* **Directions**
Your task is to quote, unchanged, only the lines from the one with "end for end" through the one with "zip(*points))), Vector(map(max, zip(*points)))", both ends included.

-- START --

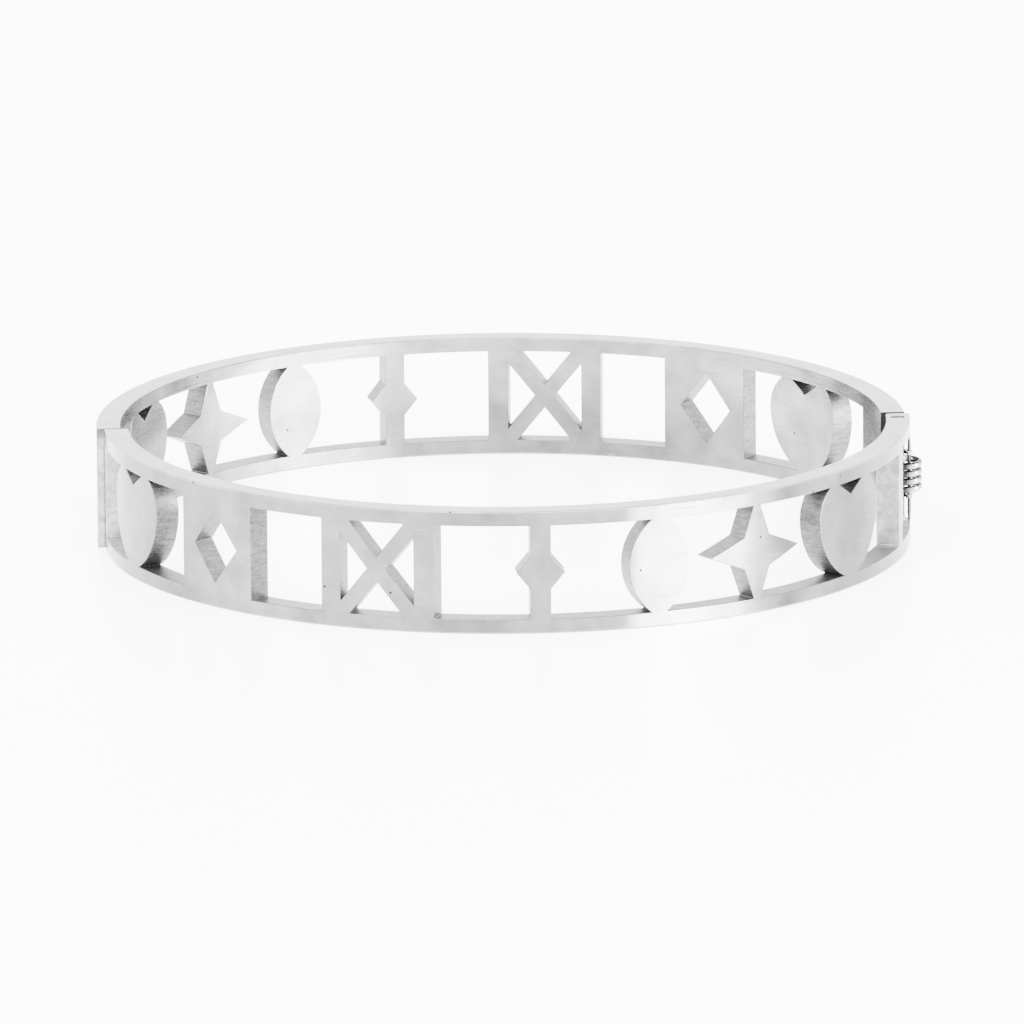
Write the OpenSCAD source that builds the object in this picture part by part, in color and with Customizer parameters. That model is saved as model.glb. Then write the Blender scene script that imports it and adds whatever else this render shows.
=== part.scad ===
// Hinged bangle in two pierced half bands, lying on its lower rim.
// The hinge is at +X, the clasp at -X, and the front half faces -Y.

/* [Band] */
// Outer radius of the front half band
front_r = 31.95; // [28:0.05:36]
// Outer radius of the back half band
back_r = 32.1; // [28:0.05:36]
// Thickness of the metal, measured across the band
band_wall = 1.9; // [1.7:0.1:2.2]
// Height of the band, from the lower rim to the upper rim
band_h = 9.7; // [9:0.1:11]
// Height of the plain rail above and below the pierced work
rail_h = 1.15; // [1:0.05:1.3]
// How far the front half is shifted towards the hinge
front_shift = 0.16; // [0.1:0.01:0.2]
// How far the back half is shifted towards the clasp
back_shift = 0.31; // [0.25:0.01:0.35]

/* [Pierced work] */
// Width of a heart
heart_w = 8.4; // [7.5:0.1:8.8]
// Width of the notch between the heart's lobes
notch_w = 3.3; // [2.5:0.1:3.5]
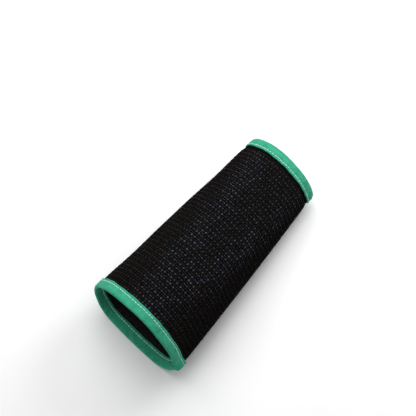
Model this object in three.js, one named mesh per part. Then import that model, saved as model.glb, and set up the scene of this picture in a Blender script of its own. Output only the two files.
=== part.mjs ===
// A cut resistant sleeve: a tapered tube of thick black cloth with a green tape folded over
// each end. It lies on its side, the elbow end at -X and the wrist end at +X, with the
// folded edge of its cloth along +Y and its seam along -Y. Millimetres, +Z up.

import * as THREE from 'three';

// Overall length over both tapes
const SLEEVE_LENGTH = 305;

// Section at the elbow end, over the cloth
const ELBOW_WIDTH = 146;
const ELBOW_HEIGHT = 120;
const ELBOW_WAIST = 48;
const ELBOW_REST_WIDTH = 80;

// Section at the wrist end, over the cloth
const WRIST_WIDTH = 113;
const WRIST_HEIGHT = 74;
const WRIST_WAIST = 28;
const WRIST_REST_WIDTH = 60;

// How far the middle of each end stands out towards the wrist, and its top past its bottom
const ELBOW_BOW = -3.5;
const ELBOW_LEAN = 16;
const WRIST_BOW = 3.2;
const WRIST_LEAN = -3.5;

// Cloth, tape and the clearance between them
const CLOTH_THICKNESS = 2;
const TAPE_WIDTH = 16;
const TAPE_THICKNESS = 1.1;
const CLEARANCE = 0.3;

// Stitch line sunk into the outer leaf of each tape
const STITCH_INSET = 4;
const GROOVE_WIDTH = 2.4;
const GROOVE_DEPTH = 0.5;

// Ridge where the two edges of the cloth are sewn together
const ELBOW_SEAM_RIDGE = 6.5;
const WRIST_SEAM_RIDGE = 2.7;
const SEAM_SPREAD = 9;

// Low folds along the top. Turns run from 0 at the folded edge over the top at 1 to the
// seam at 2, and a height is a share of the section's height where the fold runs.
const FOLDS = [
  { name: 'upper crest', elbowTurn: 1.12, wristTurn: 0.68, height: 0.018, spread: 0.2 },
  { name: 'middle hollow', elbowTurn: 1.12, wristTurn: 1.24, height: -0.02, spread: 0.24 },
  { name: 'lower crest', elbowTurn: 1.12, wristTurn: 1.78, height: 0.018, spread: 0.2 },
];

// Turns over which the folds fade out beside the folded edge and the seam
const FOLD_FADE = 0.3;

// Faceting: steps over the top, down the seam side, under the flat and up the folded side
const TOP_STEPS = 42;
const SEAM_SIDE_STEPS = 15;
const REST_STEPS = 4;
const FOLD_SIDE_STEPS = 12;
const CLOTH_STEPS = 14;
const ROUND_STEPS = 6;
const SLOT_STEPS = 3;

// Steps crowd together towards the seam, where the section turns fastest
const SEAM_CROWDING = 1.5;

// Share of the length over which the underside rises to sit on the tapes
const RISE_SHARE = 0.16;

// Radius of the tape's fold round the edge of the cloth
const FOLD_RADIUS = CLOTH_THICKNESS / 2 + CLEARANCE + TAPE_THICKNESS;

// The ridge turns no tighter than the tape's inner leaf can follow
const TIGHTEST_TURN = 2 * FOLD_RADIUS;

// A whole section is five turns, and normals are taken over a small step of one
const TURNS = 5;
const NORMAL_STEP = 0.001;

const black = { color: 0x171717, roughness: 0.75, metalness: 0 };
const green = { color: 0x48a690, roughness: 0.85, metalness: 0 };

const mix = THREE.MathUtils.lerp;
const smooth = THREE.MathUtils.smoothstep;

function bell(distance, spread) {
  return Math.exp(-((distance / spread) ** 2));
}

// Height of the underside: down on the surface in the middle, up by one leaf of tape at the ends
function underside(share) {
  const fromEnd = Math.min(share, 1 - share);
  const covered = TAPE_WIDTH / SLEEVE_LENGTH;
  return (CLEARANCE + TAPE_THICKNESS) * (1 - smooth(fromEnd, covered, covered + RISE_SHARE));
}

// Sizes of the section at a share of the length from the elbow end
function sectionSizes(share) {
  const half = mix(ELBOW_WIDTH, WRIST_WIDTH, share) / 2;
  return {
    half,
    centre: ELBOW_WIDTH / 2 - half,
    height: mix(ELBOW_HEIGHT, WRIST_HEIGHT, share),
    waist: mix(ELBOW_WAIST, WRIST_WAIST, share),
    rest: mix(ELBOW_REST_WIDTH, WRIST_REST_WIDTH, share) / 2,
    seam: mix(ELBOW_SEAM_RIDGE, WRIST_SEAM_RIDGE, share),
    under: underside(share),
  };
}

// Outward rise of the folds at a place on the top
function foldRise(share, turn, height) {
  let rise = 0;
  for (const fold of FOLDS) {
    const middle = mix(fold.elbowTurn, fold.wristTurn, share);
    rise += fold.height * height * bell(turn - middle, fold.spread);
  }
  return rise * smooth(Math.min(turn, 2 - turn), 0, FOLD_FADE);
}

// Outer face of the cloth. Turns 0 to 2 are the half ellipse over the top, 2 to 3 the quarter
// under the seam, 3 to 4 the flat that the sleeve lies on, and 4 to 5 the quarter back up.
function sectionPoint(share, turn) {
  const { half, centre, height, waist, rest, seam, under } = sectionSizes(share);
  const angle = (turn % 1) * Math.PI / 2;
  let y;
  let z;
  if (turn < 2) {
    const over = turn * Math.PI / 2;
    const rise = foldRise(share, turn, height);
    y = centre + (half + rise) * Math.cos(over);
    z = waist + (height - waist + rise) * Math.sin(over);
  } else if (turn < 3) {
    y = centre - rest - (half - rest) * Math.cos(angle);
    z = waist - (waist - under) * Math.sin(angle);
  } else if (turn < 4) {
    y = centre + rest * (2 * (turn - 3) - 1);
    z = under;
  } else {
    y = centre + rest + (half - rest) * Math.sin(angle);
    z = waist - (waist - under) * Math.cos(angle);
  }
  if (turn > 1 && turn < 3) {
    const spread = Math.max(SEAM_SPREAD, Math.sqrt(2 * seam * TIGHTEST_TURN));
    y -= seam * bell(z - waist, spread);
  }
  return new THREE.Vector2(y, z);
}

// A point at a distance along the sleeve from the elbow end, raised off the cloth's outer face
function sleevePoint(along, turn, raised) {
  const share = along / SLEEVE_LENGTH;
  const before = sectionPoint(share, (turn - NORMAL_STEP + TURNS) % TURNS);
  const after = sectionPoint(share, (turn + NORMAL_STEP) % TURNS);
  const tangent = after.sub(before).normalize();
  const place = sectionPoint(share, turn);
  const y = place.x + raised * tangent.y;
  const z = place.y - raised * tangent.x;

  const { half, centre, height } = sectionSizes(share);
  const across = 1 - ((y - centre) / half) ** 2;
  const up = z / height - 0.5;
  const elbowShift = ELBOW_BOW * across + ELBOW_LEAN * up;
  const wristShift = WRIST_BOW * across + WRIST_LEAN * up;
  const x = along - SLEEVE_LENGTH / 2 + mix(elbowShift, wristShift, share);
  return new THREE.Vector3(x, y, z);
}

// Turns of the points round every section, closer together beside the seam
function turnsAround() {
  const turns = [];
  for (let i = 0; i < TOP_STEPS; i += 1) {
    turns.push(2 - 2 * (1 - i / TOP_STEPS) ** SEAM_CROWDING);
  }
  for (let i = 0; i < SEAM_SIDE_STEPS; i += 1) {
    turns.push(2 + (i / SEAM_SIDE_STEPS) ** SEAM_CROWDING);
  }
  for (let i = 0; i < REST_STEPS; i += 1) {
    turns.push(3 + i / REST_STEPS);
  }
  for (let i = 0; i < FOLD_SIDE_STEPS; i += 1) {
    turns.push(4 + i / FOLD_SIDE_STEPS);
  }
  return turns;
}

// Closed mesh swept round the sleeve from a closed profile of points { along, raised }
function sweptRound(profile) {
  const turns = turnsAround();
  const positions = [];
  for (const { along, raised } of profile) {
    for (const turn of turns) {
      positions.push(...sleevePoint(along, turn, raised).toArray());
    }
  }
  const indices = [];
  for (let i = 0; i < profile.length; i += 1) {
    const ring = i * turns.length;
    const nextRing = ((i + 1) % profile.length) * turns.length;
    for (let j = 0; j < turns.length; j += 1) {
      const k = (j + 1) % turns.length;
      indices.push(ring + j, nextRing + k, nextRing + j);
      indices.push(ring + j, ring + k, nextRing + k);
    }
  }
  const geometry = new THREE.BufferGeometry();
  geometry.setAttribute('position', new THREE.Float32BufferAttribute(positions, 3));
  geometry.setIndex(indices);
  geometry.computeVertexNormals();
  return geometry;
}

// Tube of cloth from one tape's fold to the other
function clothProfile() {
  const start = FOLD_RADIUS;
  const end = SLEEVE_LENGTH - FOLD_RADIUS;
  const firstCovered = TAPE_WIDTH;
  const lastCovered = SLEEVE_LENGTH - TAPE_WIDTH;
  const outer = [{ along: start, raised: 0 }];
  for (let i = 0; i <= CLOTH_STEPS; i += 1) {
    outer.push({ along: mix(firstCovered, lastCovered, i / CLOTH_STEPS), raised: 0 });
  }
  outer.push({ along: end, raised: 0 });
  const inner = outer.map(({ along }) => ({ along, raised: -CLOTH_THICKNESS })).reverse();
  return [...outer, ...inner];
}

// Half circle round the cloth's edge, from a raised start through the free edge
function edgeArc(radius, fromAngle, toAngle, steps) {
  const arc = [];
  for (let i = 0; i <= steps; i += 1) {
    const angle = mix(fromAngle, toAngle, i / steps);
    arc.push({
      along: FOLD_RADIUS - radius * Math.cos(angle),
      raised: -CLOTH_THICKNESS / 2 + radius * Math.sin(angle),
    });
  }
  return arc;
}

// Tape folded over the elbow end: inner leaf, fold, outer leaf with its stitch groove
function tapeProfile() {
  const outside = CLEARANCE + TAPE_THICKNESS;
  const inside = -CLOTH_THICKNESS - outside;
  const slotRadius = FOLD_RADIUS - TAPE_THICKNESS;
  const soft = TAPE_THICKNESS / 2;
  const stitch = TAPE_WIDTH - STITCH_INSET;
  return [
    { along: TAPE_WIDTH, raised: inside + TAPE_THICKNESS },
    { along: TAPE_WIDTH, raised: inside },
    ...edgeArc(FOLD_RADIUS, -Math.PI / 2, Math.PI / 2, ROUND_STEPS),
    { along: stitch - GROOVE_WIDTH / 2, raised: outside },
    { along: stitch, raised: outside - GROOVE_DEPTH },
    { along: stitch + GROOVE_WIDTH / 2, raised: outside },
    { along: TAPE_WIDTH - soft, raised: outside },
    { along: TAPE_WIDTH, raised: outside - soft },
    { along: TAPE_WIDTH, raised: CLEARANCE },
    ...edgeArc(slotRadius, Math.PI / 2, -Math.PI / 2, SLOT_STEPS),
  ];
}

// The same profile turned end for end
function mirrored(profile) {
  return profile.map(({ along, raised }) => ({ along: SLEEVE_LENGTH - along, raised })).reverse();
}

function addPiece(group, name, profile, finish) {
  const mesh = new THREE.Mesh(sweptRound(profile), new THREE.MeshStandardMaterial(finish));
  mesh.name = name;
  group.add(mesh);
}

const sleeve = new THREE.Group();
addPiece(sleeve, 'sleeve_body', clothProfile(), black);
addPiece(sleeve, 'elbow_binding', tapeProfile(), green);
addPiece(sleeve, 'wrist_binding', mirrored(tapeProfile()), green);

// The origin is under the middle of the sleeve's box, on the surface that it lies on
const box = new THREE.Box3().setFromObject(sleeve);
const middle = box.getCenter(new THREE.Vector3());
sleeve.position.set(-middle.x, -middle.y, -box.min.z);

export default sleeve;
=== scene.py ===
"""Dresses the cut resistant sleeve: knitted cloth, bound ends, stitches, floor, light and camera.

Lengths are in metres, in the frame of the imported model. The sleeve lies on its side with its
elbow end at -X, its wrist end at +X and the seam of its cloth along -Y.
"""

from __future__ import annotations

import logging
import math
from dataclasses import dataclass, field
from enum import Enum

import bpy
import numpy as np
from bpy.types import Material, Node, NodeInputs, NodeOutputs, NodeSocket, NodeTree, Object
from mathutils import Matrix, Vector


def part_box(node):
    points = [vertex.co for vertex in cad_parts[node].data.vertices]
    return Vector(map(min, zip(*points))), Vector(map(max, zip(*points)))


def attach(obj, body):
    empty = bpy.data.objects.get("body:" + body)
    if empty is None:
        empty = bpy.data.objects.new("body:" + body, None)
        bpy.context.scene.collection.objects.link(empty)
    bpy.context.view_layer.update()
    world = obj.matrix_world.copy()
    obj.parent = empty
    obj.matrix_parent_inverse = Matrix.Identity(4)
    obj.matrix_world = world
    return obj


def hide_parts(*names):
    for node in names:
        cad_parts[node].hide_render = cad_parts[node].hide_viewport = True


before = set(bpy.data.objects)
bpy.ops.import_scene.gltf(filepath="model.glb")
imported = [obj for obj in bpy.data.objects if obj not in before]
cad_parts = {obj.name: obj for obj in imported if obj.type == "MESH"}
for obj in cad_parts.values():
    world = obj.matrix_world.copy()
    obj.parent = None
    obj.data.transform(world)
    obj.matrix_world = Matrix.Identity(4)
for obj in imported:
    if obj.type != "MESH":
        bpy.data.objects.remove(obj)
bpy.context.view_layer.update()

log = logging.getLogger("sleeve")

MM = 0.001
# How much of a direction, or of a length, counts as all of it
SQUARE_ON = 0.9

Array = np.ndarray
Colour = tuple[float, float, float]

# A whole section is five turns: 0 to 2 over the top, 2 to 3 under the seam, 3 to 4 flat on
# the floor and 4 to 5 back up to the folded edge
TURNS = 5.0
SEAM_TURN = 2.0
FLOOR_START = 3.0
FLOOR_END = 4.0

# UV maps count in decimetres of flat cloth
UV_UNIT = 0.1


def mix(first: Array, second: Array, share: Array) -> Array:
    """The value at a share of the way from first to second."""
    return first + (second - first) * share


def bell(distance: Array, spread: float) -> Array:
    """A smooth bump that is 1 at no distance and fades over the spread."""
    return np.exp(-((distance / spread) ** 2))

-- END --

* **Final answer**
// The same profile turned end for end
function mirrored(profile) {
  return profile.map(({ along, raised }) => ({ along: SLEEVE_LENGTH - along, raised })).reverse();
}

function addPiece(group, name, profile, finish) {
  const mesh = new THREE.Mesh(sweptRound(profile), new THREE.MeshStandardMaterial(finish));
  mesh.name = name;
  group.add(mesh);
}

const sleeve = new THREE.Group();
addPiece(sleeve, 'sleeve_body', clothProfile(), black);
addPiece(sleeve, 'elbow_binding', tapeProfile(), green);
addPiece(sleeve, 'wrist_binding', mirrored(tapeProfile()), green);

// The origin is under the middle of the sleeve's box, on the surface that it lies on
const box = new THREE.Box3().setFromObject(sleeve);
const middle = box.getCenter(new THREE.Vector3());
sleeve.position.set(-middle.x, -middle.y, -box.min.z);

export default sleeve;
=== scene.py ===
"""Dresses the cut resistant sleeve: knitted cloth, bound ends, stitches, floor, light and camera.

Lengths are in metres, in the frame of the imported model. The sleeve lies on its side with its
elbow end at -X, its wrist end at +X and the seam of its cloth along -Y.
"""

from __future__ import annotations

import logging
import math
from dataclasses import dataclass, field
from enum import Enum

import bpy
import numpy as np
from bpy.types import Material, Node, NodeInputs, NodeOutputs, NodeSocket, NodeTree, Object
from mathutils import Matrix, Vector


def part_box(node):
    points = [vertex.co for vertex in cad_parts[node].data.vertices]
    return Vector(map(min, zip(*points))), Vector(map(max, zip(*points)))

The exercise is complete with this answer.